Part prayer book, part anthropological treatise, the poetry of Wild Soil describes and analyzes the often contradictory motivations for human emotions and behavior. In these verses, comprised of several years worth of selected material from various stages of his life, author Frank R. Chappell explores the follies of melancholic youthfulness, exuberant love, energetic faith, complete nihilism, profane tirades, and sacred contemplation. This collection presents a narrative of the individual’s navigation through reality as a fretful sojourn of introspection that yields beautiful fruit. It celebrates the unseen victory in everyday failures, the human imperative to create meaning in all things, and the ability to stumble upon the permeating feeling of interconnectedness in our struggle for purpose. Taking an anthropological approach, this collection of poetry offers a raw and unusual consideration of humanity’s paradoxes and contradictions
Chappell’s poems are real and raw and lovely. They feel familiar to me. Have you ever had that kind of deja-vú sensation when you read something new but feel like you’ve heard a version of it before, in a conversation with friends or in a dream? It’s kind of like that. While I really enjoyed the collection as a whole, several individual poems stood out to me. “Sunlight From a Slit in the Blinds” for example, using Donne to set the tone and then using this simple moment as one for reflection, peace, and rejuvenation, was really beautifully done. I also really loved “Thoughts on Solitude”. That last stanza, “When I am gone, / keep the silence, and this house / I will be the rain.”

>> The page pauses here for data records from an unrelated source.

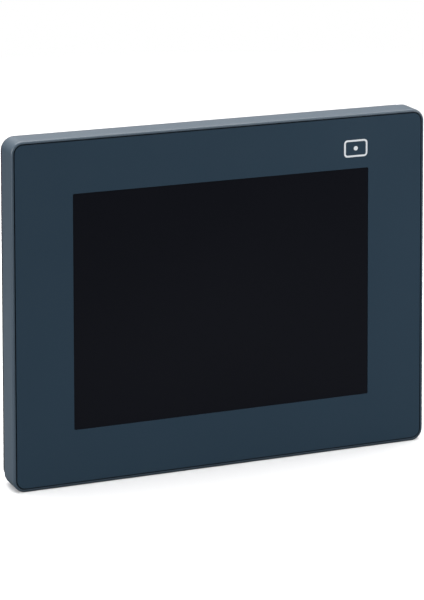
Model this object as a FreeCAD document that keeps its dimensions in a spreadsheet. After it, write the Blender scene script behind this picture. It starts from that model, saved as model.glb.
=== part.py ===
import FreeCAD, Part
import math
import os
import Sketcher

# A touch operator panel for a 22 mm hole in a cabinet door. A thin display module stands in front of
# the door, a threaded neck passes through the hole, and a processor module is plugged on behind.
#
# Frame: +X right as the operator sees it, +Z up, and the operator looks along +Y. The origin is on
# the neck's axis, in the plane where the gasket meets the door. Lengths are in millimetres.

Vector = FreeCAD.Vector

SIZES = [
    # name, millimetres, what it is
    ("front_width", 163.0, "display module, left to right"),
    ("front_height", 129.4, "display module, bottom to top"),
    ("front_corner", 4.6, "radius of the bezel's corners"),
    ("face_y", -17.7, "front of the bezel's rim"),
    ("seam_y", -6.4, "rear edge of the bezel"),
    ("seam_gap", 0.35, "shadow gap between bezel and rear cover"),
    ("cover_y", -2.8, "rear of the cover's outer band"),
    ("plateau_y", -1.0, "rear of the cover's raised middle"),
    ("side_wall", 2.4, "bezel's side wall"),
    ("rim_round", 0.9, "rounding of the bezel's front edge"),
    ("rim_width", 0.95, "rim outside the film's groove"),
    ("film_gap", 0.45, "groove between film and rim"),
    ("film_corner", 3.2, "radius of the film's corners"),
    ("film_seat", 0.5, "depth of the film's seat behind the rim"),
    ("groove_depth", 1.6, "depth of the groove behind the rim"),
    ("face_wall_y", -14.9, "rear of the bezel's front wall"),
    ("film_proud", 0.1, "film's front behind the rim"),
    ("film_thick", 0.2, "each of the two films"),
    ("window_width", 116.8, "visible window, left to right"),
    ("window_height", 87.8, "visible window, bottom to top"),
    ("window_x", 0.0, "window's centre from the neck's axis"),
    ("window_z", 0.0, "window's centre from the neck's axis"),
    ("glass_width", 128.0, "touch glass"),
    ("glass_height", 99.0, "touch glass"),
    ("glass_thick", 1.8, "touch glass"),
    ("glass_gap", 0.25, "gap between touch glass and bezel"),
    ("dust_width", 126.0, "dust gasket's outside"),
    ("dust_height", 96.6, "dust gasket's outside"),
    ("dust_open", 0.7, "dust gasket's opening beyond the window, each side"),
    ("lcd_width", 144.0, "outside of the display's steel frame"),
    ("lcd_height", 104.6, "outside of the display's steel frame"),
    ("lcd_y", -14.7, "front of the display's steel frame"),
    ("lcd_sheet", 0.4, "thickness of the steel frame"),
    ("lcd_open", 0.2, "steel frame's opening beyond the window, each side"),
    ("cell_width", 134.0, "liquid crystal cell"),
    ("cell_height", 97.6, "liquid crystal cell"),
    ("cell_thick", 1.6, "liquid crystal cell"),
    ("diffuser_thick", 0.5, "stack of diffuser sheets"),
    ("guide_thick", 3.0, "light guide"),
    ("guide_height", 92.0, "light guide"),
    ("strip_half", 61.5, "half the length of the backlight's strip"),
    ("strip_thick", 1.0, "backlight's strip"),
    ("lamp_half", 1.9, "half the length of a lamp"),
    ("lamp_tall", 1.6, "lamp above its strip"),
    ("tray_y", -7.6, "rear of the display's plastic tray"),
    ("tail_thick", 0.15, "touch film's flat cable"),
    ("tail_left", 20.0, "left side of that cable"),
    ("tail_right", 34.0, "right side of that cable"),
    ("tail_gap", 0.5, "between that cable and the display's steel frame"),
    ("chassis_y", -7.5, "front of the chassis plate"),
    ("chassis_thick", 0.8, "chassis plate"),
    ("chassis_width", 148.0, "chassis plate"),
    ("chassis_height", 118.8, "chassis plate"),
    ("chassis_bore", 22.0, "radius of the chassis plate's round opening"),
    ("post_x", 45.0, "chassis posts from the axis"),
    ("post_z", 56.6, "chassis posts from the axis"),
    ("post_radius", 2.5, "chassis posts"),
    ("case_screw_x", 74.9, "case screws from the axis"),
    ("case_screw_z", 58.0, "case screws from the axis"),
    ("case_boss", 2.85, "radius of the case screw bosses"),
    ("small_screw", 1.3, "shank radius of the case screws"),
    ("cover_inset", 0.25, "cover's band inside the bezel's outline"),
    ("cover_corner", 5.0, "radius of the cover's corners"),
    ("cover_taper", 7.0, "draft of the cover's band, degrees"),
    ("tongue_width", 158.0, "cover's tongue inside the bezel"),
    ("tongue_height", 124.4, "cover's tongue inside the bezel"),
    ("tongue_thick", 1.2, "cover's tongue"),
    ("tongue_y", -9.6, "front of the cover's tongue"),
    ("floor_y", -4.8, "front of the cover's floor"),
    ("plateau_width", 132.0, "raised middle of the cover"),
    ("plateau_height", 100.0, "raised middle of the cover"),
    ("plateau_corner", 6.0, "raised middle of the cover"),
    ("plateau_wall", 1.6, "wall of the raised middle"),
    ("pad_radius", 20.0, "thick round pad behind the neck's flange"),
    ("pad_y", -3.6, "front of that pad"),
    ("board_y", -5.0, "rear of the display board"),
    ("board_thick", 1.2, "display board"),
    ("neck_shoulder", 11.3, "radius of the neck inside the cover"),
    ("neck_radius", 11.0, "radius of the neck's plain collar"),
    ("neck_bore", 7.5, "radius of the neck's bore"),
    ("collar_y", 2.0, "rear end of the plain collar"),
    ("thread_crest", 10.8, "radius of the thread's crest"),
    ("thread_depth", 0.85, "depth of the thread"),
    ("thread_pitch", 1.5, "thread's advance in one turn"),
    ("thread_y", 13.5, "rear end of the thread"),
    ("thread_lead", 0.6, "bevel at the thread's end"),
    ("stub_radius", 9.6, "neck behind the thread"),
    ("stub_y", 21.0, "rear end of the neck"),
    ("latch_radius", 8.2, "groove in the neck for the lock slider"),
    ("latch_y", 18.5, "front of that groove"),
    ("latch_width", 1.9, "that groove"),
    ("flange_radius", 16.5, "neck's flange"),
    ("neck_screw_pcd", 13.5, "neck screws from the axis"),
    ("neck_screw", 0.95, "shank radius of the neck screws"),
    ("gasket_inner", 12.5, "panel gasket's inner radius"),
    ("gasket_outer", 20.0, "panel gasket's outer radius"),
    ("tee_z", -30.0, "anti-rotation peg from the axis"),
    ("tee_radius", 2.0, "anti-rotation peg"),
    ("tee_y", 2.5, "rear end of the anti-rotation peg"),
    ("door_thick", 3.0, "door plate that the washer stands clear of"),
    ("washer_thick", 0.8, "lock washer"),
    ("washer_inner", 11.2, "lock washer's inner radius"),
    ("washer_outer", 15.5, "lock washer's outer radius"),
    ("nut_thick", 5.5, "fixing nut"),
    ("nut_bore", 10.9, "fixing nut's bore radius"),
    ("nut_outer", 17.0, "fixing nut's outer radius"),
    ("module_width", 116.0, "processor module"),
    ("module_height", 92.0, "processor module"),
    ("module_corner", 4.0, "processor module"),
    ("module_y", 7.0, "front of the processor module"),
    ("part_y", 20.4, "parting plane of the module's covers"),
    ("back_y", 38.8, "back of the processor module"),
    ("module_wall", 2.0, "walls of the module's covers"),
    ("back_wall", 1.8, "back wall and the rail recess's walls"),
    ("vent_pitch", 10.0, "between the vents in the module's top"),
    ("well_radius", 19.0, "round well for the nut"),
    ("well_y", 17.0, "front of the well's floor"),
    ("well_floor", 1.5, "well's floor"),
    ("well_bore", 9.8, "hole in the well's floor"),
    ("module_screw_x", 51.0, "module screws from the axis"),
    ("module_screw_z", 39.5, "module screws from the axis"),
    ("module_boss", 3.0, "radius of the module's screw bosses"),
    ("module_screw", 1.5, "shank radius of the module screws"),
    ("cpu_y", 21.4, "front of the processor board"),
    ("cpu_thick", 1.6, "processor board"),
    ("cpu_width", 108.0, "processor board"),
    ("cpu_height", 85.0, "processor board"),
    ("rail_y", 31.4, "floor of the rail recess"),
    ("rail_top", 18.0, "upper side of the rail recess"),
    ("rail_bottom", -18.4, "lower side of the rail recess"),
    ("rail_hook_y", 32.6, "front of the hook and of the clip"),
    ("hook_half", 48.0, "half the length of the fixed hook"),
    ("clip_half", 8.8, "half the rail clip's width"),
    ("clip_play", 0.2, "gap around the rail clip"),
    ("clip_back", 37.0, "rear of the rail clip"),
    ("clip_top", -15.4, "top of the rail clip's nose"),
    ("clip_bottom", -51.0, "bottom of the rail clip's tab"),
    ("slot_half", 2.6, "half the width of the clip's spring slot"),
    ("slot_top", -26.0, "top of the spring slot"),
    ("slot_bottom", -46.9, "bottom of the spring slot"),
    ("peg_top", -40.4, "top of the spring's peg"),
    ("spring_radius", 1.6, "rail clip spring, to the wire's centre"),
    ("spring_wire", 0.3, "radius of the spring's wire"),
    ("spring_pitch", 1.7, "advance of the spring in one turn"),
    ("lock_half", 12.6, "half the lock slider's width"),
    ("lock_y", 18.7, "front of the lock slider"),
    ("lock_thick", 1.5, "lock slider"),
    ("lock_travel", 6.0, "lock slider's travel"),
    ("lock_hole", 9.9, "open end of the slider's keyhole"),
    ("lock_slot", 8.45, "narrow end of the slider's keyhole"),
    ("tab_half", 6.0, "half the width of the slider's tab"),
    ("tab_top", 56.0, "top of the slider's tab"),
    ("port_z", -45.2, "mouths of the sockets"),
    ("plug_x", -39.6, "middle of the power plug"),
    ("pole_pitch", 5.08, "distance between the power plug's poles"),
    ("plug_half", 7.8, "half the width of the power plug"),
    ("plug_front", 23.0, "front of the power plug"),
    ("plug_back", 34.6, "rear of the power plug"),
    ("plug_top", -46.4, "top of the power plug's body"),
    ("plug_bottom", -61.0, "bottom of the power plug's body"),
    ("pole_z", -54.0, "height of the clamp screws"),
    ("clamp_screw", 1.3, "shank radius of the clamp screws"),
    ("label_thick", 0.15, "blank label"),
]

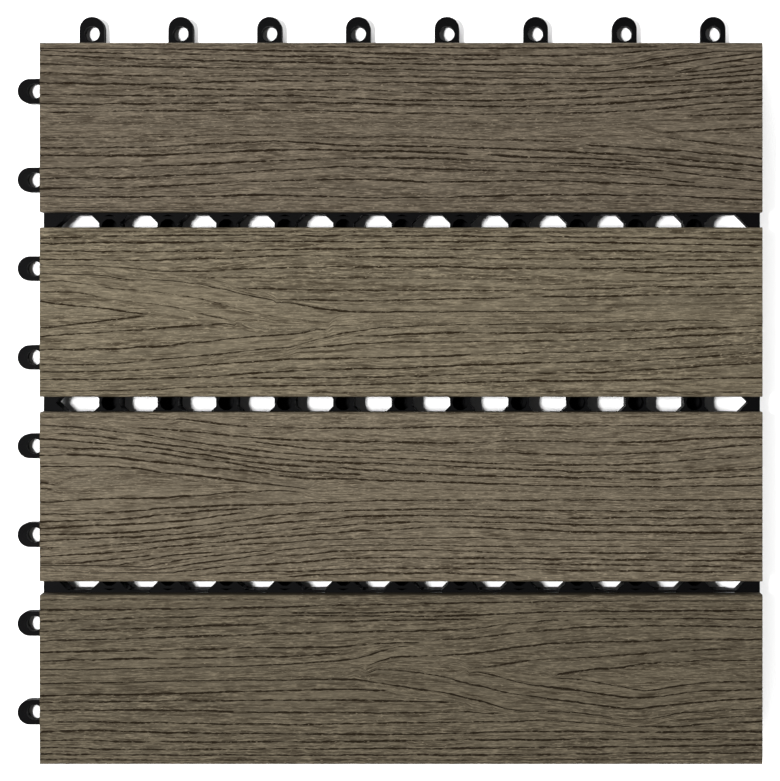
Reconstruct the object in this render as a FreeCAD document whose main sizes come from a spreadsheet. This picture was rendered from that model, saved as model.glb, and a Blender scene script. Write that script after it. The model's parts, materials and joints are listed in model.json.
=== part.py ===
import FreeCAD, Part
import Sketcher
import os
import re

# Interlocking deck tile: four wood-composite slats screwed from below to a moulded grid base.
# Millimetres. The origin is the middle of the tile on the ground, +Z is up, slats run along X,
# female loops stand out at -X and +Y, male pegs hang under the edges at +X and -Y.

SIZES = {
    "tile_side": 300.0,
    "slat_width": 70.4,
    "slat_thickness": 8.5,
    "slat_edge_chamfer": 1.0,
    "slat_inset": 0.3,
    "gap_upper": 6.3,
    "gap_middle": 6.3,
    "gap_lower": 5.5,
    "base_height": 13.5,
    "foot_drop": 2.5,
    "socket_pitch": 24.5,
    "socket_count": 11,
    "row_count": 3,
    "cells_per_row_pitch": 3,
    "socket_block": 8.6,
    "socket_bore": 6.9,
    "socket_floor": 1.6,
    "opening_width": 10.3,
    "opening_corner": 3.5,
    "end_opening_border": 4.9,
    "rib": 0.8,
    "joist": 1.6,
    "edge_wall": 3.8,
    "loop_pitch": 37.5,
    "loop_count": 8,
    "loop_width": 10.4,
    "loop_bore": 6.5,
    "loop_bore_reach": 5.5,
    "loop_end_reach": 7.45,
    "loop_lift": 0.4,
    "loop_thickness": 5.2,
    "shelf_width": 13.6,
    "shelf_clearance": 0.6,
    "shelf_end": 10.0,
    "joint_gap": 0.5,
    "peg_span": 5.9,
    "peg_arm": 2.1,
    "peg_lift": 0.8,
    "screw_span": 5,
    "screws_per_slat": 3,
    "screw_row_inner": 38.25,
    "screw_row_outer": 114.75,
    "boss_width": 9.6,
    "screw_shank": 3.6,
    "screw_head": 6.8,
    "screw_head_height": 1.7,
    "screw_length": 16.0,
    "screw_hole": 4.2,
    "pilot_play": 0.04,
    "pilot_depth": 5.6,
}

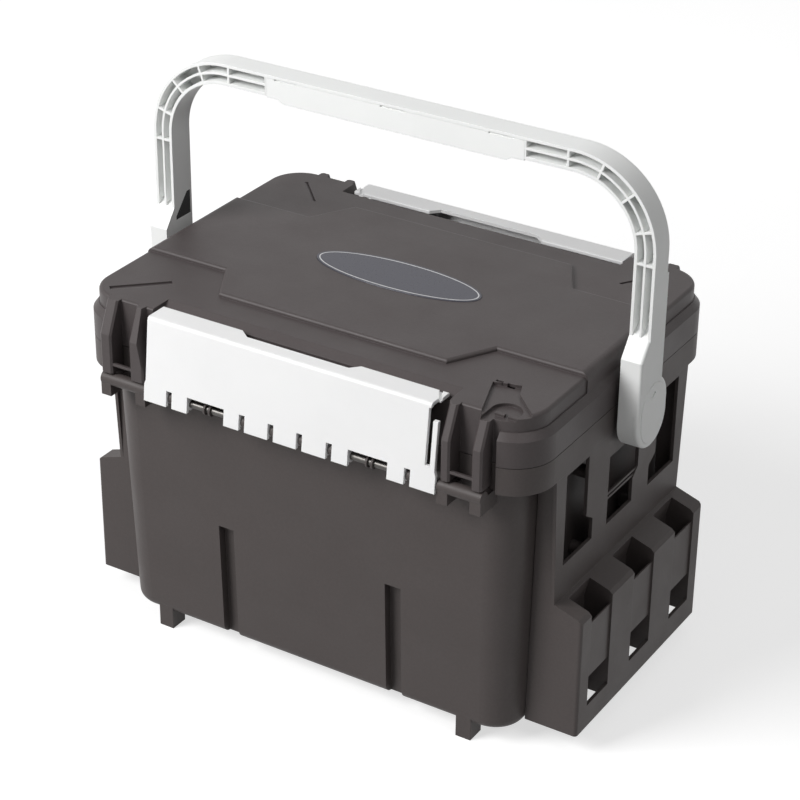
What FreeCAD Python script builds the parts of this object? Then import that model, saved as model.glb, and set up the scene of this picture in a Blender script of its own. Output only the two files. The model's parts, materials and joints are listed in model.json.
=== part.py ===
import FreeCAD
import Part

import math
import os

Vector = FreeCAD.Vector

# Fishing seat box, in millimetres. Z is up, X runs along the handle bar, the
# front is at -Y and the origin is on the floor under the middle of the box.

# Overall size
box_width = 475.0            # over the two side pockets
box_depth = 335.0            # over the lower edges of the two latches
box_height = 320.0           # floor to the raised panel of the lid
half_width = box_width / 2
half_depth = box_depth / 2

# Clearances
slip_gap = 0.35              # between pieces that move past each other
seat_gap = 0.15              # between pieces that are fixed to each other
pin_gap = 0.05               # radial, round pins and axles
seam_gap = 0.6               # between the rim of the tub and the lid

# Insets of the main outlines, which follow the overall size
rim_inset_x = 24.5           # from the faces of the side pockets
rim_inset_y = 12.5           # from the lower edges of the latches
tub_inset_x = 23.0           # from the rim to the tub's wall at its bottom
tub_inset_y = 20.4
bay_inset_x = 31.0           # from the rim to the ends of the bays
bay_inset_y = 6.0            # from the rim to the back of the bays
foot_inset_x = 34.0          # from the tub's wall to the outer end of each foot
lid_side_inset = 5.5         # from the lip to the lid's crown
seal_inset_x = 9.0
rim_half_x = half_width - rim_inset_x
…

I’ll definitely be looking out for Chappell’s work in the future!
I am always wary of purchasing books from independent publishers or self-published authors, but I have found that more and more excellent authors are turning to these resources to avoid the bureaucracy of "traditional publishing." Wild Soil is exactly why they should!
This volume includes six sections of poetry from various times in the author's life when, I believe, he experienced moments of clarity from contemplating the social construction of reality and the need for purpose in our lives.
Many contain religious overtones and observations such as in "The Product of Ritual" section (to please the atheist and believer alike) while "Devotions" stand as some of the most moving poems to a lover I have ever read.
I enjoyed the final section, "Meditations," wherein 15 poems convey themes of our place in the natural world, images of nostalgia, and the shaman-like feeling of unity with the world. Appropriately, the poem "Blood of the World" concludes and summarizes the volume and undoubtedly expresses the emotion that inspires the author to write.
I highly recommend this book for it's honestly (especially the colloquial style of the Preface which explains an anthropological approach to poetry), style, and beauty. The quality and quantity of writing alone made this a worthwhile purchase!
This is a bit of eclectic mix of poetry, and I liked it. Part philosophical, part religious, and part anthropological. One of my favorites was #8 in "Nameless Prayers".
in a wall of 1,000 skulls what distinguishes yours from the rest?
nothing
it is the flesh that carries the mark of the test
I've never been a fan of poetry that has a complete lack of punctuation, as I find it distracts from the message, but Frank Chapppell's messages manage to come through loud and clear in this collection.
I received this book for free through Goodreads First-Reads.
I haven’t read William Blake since I was a teenager, but Frank Chappell’s Wild Soil impressed me for the same reasons. The writing is vivid, savage, and poetic.
Mental images are continuously created. Ideals are bricks being stacked and baked in the sun. Demons are hiding in closets after they are exorcised. Colorful gases are escaping to carry souls between stars. Giant trees are personified, with the narrator longing to lie by their side, seeping into liquid just to feed those “monsters.”
The language is savage – always forceful in impact. Roots are choking the life from one another. Bodies are bursting with decay. A cobra's being skinned alive – “its scaled shaft glistening of predation.”
Wild Soil is full of poetic language and ideas. Hop on a train car that is death, and reach the final station where a train arrives to grind your bones and baggage. Find your significant other next to you in hell, suffering your flames; her “singed wings smolder and hide." Bandage a gash so you can bleed from somewhere else.
As with Blake, there are lessons to learn from Frank Chappell’s Wild Soil. It teaches us how to live: “When you’ve paid your debt / in blood and consequences, / guilt and failure, / Rest.” It teaches us how to die: “When I am gone, / keep the silence, and this house / I will be the rain.”
most of these poems were so beautiful. overall really allowed space for self reflection and introspection. I felt that I related most his words on religion and his desire for meditation without a figure head and his struggle to find peace with that notion. I also really enjoyed his words on love and relationships and how those related to his thoughts on religion. I'd really like to read his other book of poetry because of this.
So much depth and talent are the words written in this book. A true piece of art, resonating with me from the very beginning. The devotions section and poems to Anna are absolutely beautiful…. What a joy to read!